Monday, November 25, 2013

The Difference a Vintage Can Make

Two very different wines and two very different vintages,
both beautiful for different reasons.
Any reader of mine will know that I am a huge fan of Chianti Classico. Years of trail and error, let downs and happy surprises, have left me with some very firm opinions about Chianti and Sangiovese from Tuscany in general. For one thing, many of these wines can age, as we will see from 2010. Yet, there’s absolutely nothing wrong with young Chianti, when made in a more open style or from a more accessible vintage, like 2011.

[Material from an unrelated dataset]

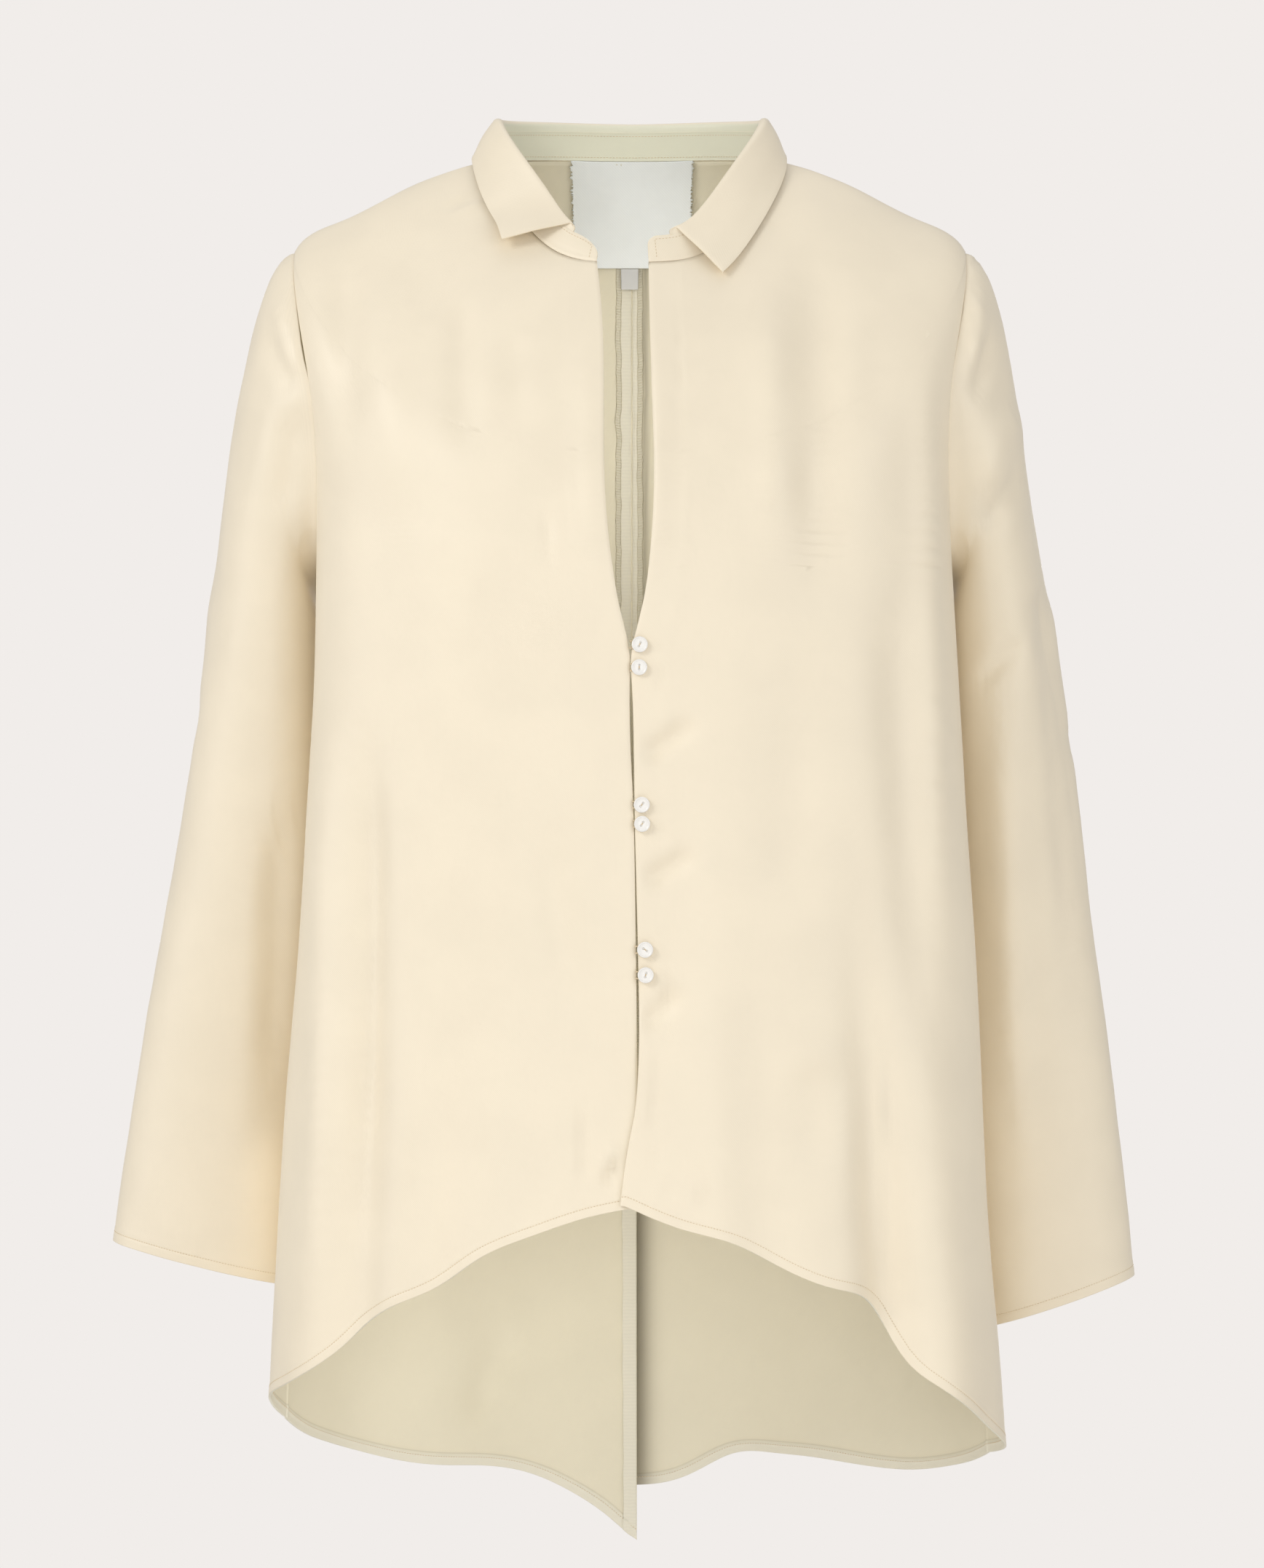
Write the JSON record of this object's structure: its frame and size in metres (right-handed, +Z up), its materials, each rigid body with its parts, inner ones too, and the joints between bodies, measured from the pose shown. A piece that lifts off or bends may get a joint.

This brings me to San Giusto a Rentennano Chianti Classico, which is traditionally styled Chianti made from Sangiovese (95%) and a small amount of Canaiolo (5%). I decided to do a little side-by-side comparison tonight of the 2010 and 2011 vintages. Two very different wines, both marked by the vintages from which they hail. However, there’s also a little something more. In 2011, portions of the grapes added to the wine were whole clusters (stems and all), a practice found often in Burgundy, but seldom in Tuscany. The difference is quite noticeable and worth tasting for exploratory purposes alone.

In the end, these are both beautiful wines, for very different reasons, and I look forward to following them throughout the years. I would hope my readers would give them a chance as well.

On To The Notes:

2010 San Giusto a Rentennano Chianti Classico – The nose was radiant and dark showing rich black cherry, hints of cedar, undergrowth and crushed fall leaves. On the palate, it was tight yet focused with tart red fruits, spice and herbs. Vibrant acidity kept the mouth watering, yet this wine needs a couple of years in the cellar to unwind. The finish showed a bitter twang with drying tannin coating the senses. This was enjoyable, but more for it’s, possible, future potential than it’s performance tonight. (90 points) Find it on: Wine-Searcher! (avg. cost $20)

2011 San Giusto a Rentennano Chianti Classico – The nose was bright and vibrant, showing tart cherry, stemmed strawberries, and autumnal spice with hints of pine. On the palate, it caressed the senses with soft red fruits accompanied by textbook Sangiovese acidity. This wine practically sizzled on the palate, with notes of cedar, herbs and spice. The finish was refined, showing hints of structure, yet fully enjoyable today. (91 points) Find it on: Wine-Searcher! (avg. cost $20)

The 2010 is tight and tart, a wine that I’d love to revisit in a few years. If the fruit unwinds and catches up with the absolutely beautiful bouquet, then this wine could one day be gorgeous. The 2011 is more open, yet still a stern, acid driven Sangiovese. Today, I’d reach for the 2011, without question. Yet, I have a feeling that the 2010 will improve for years to come.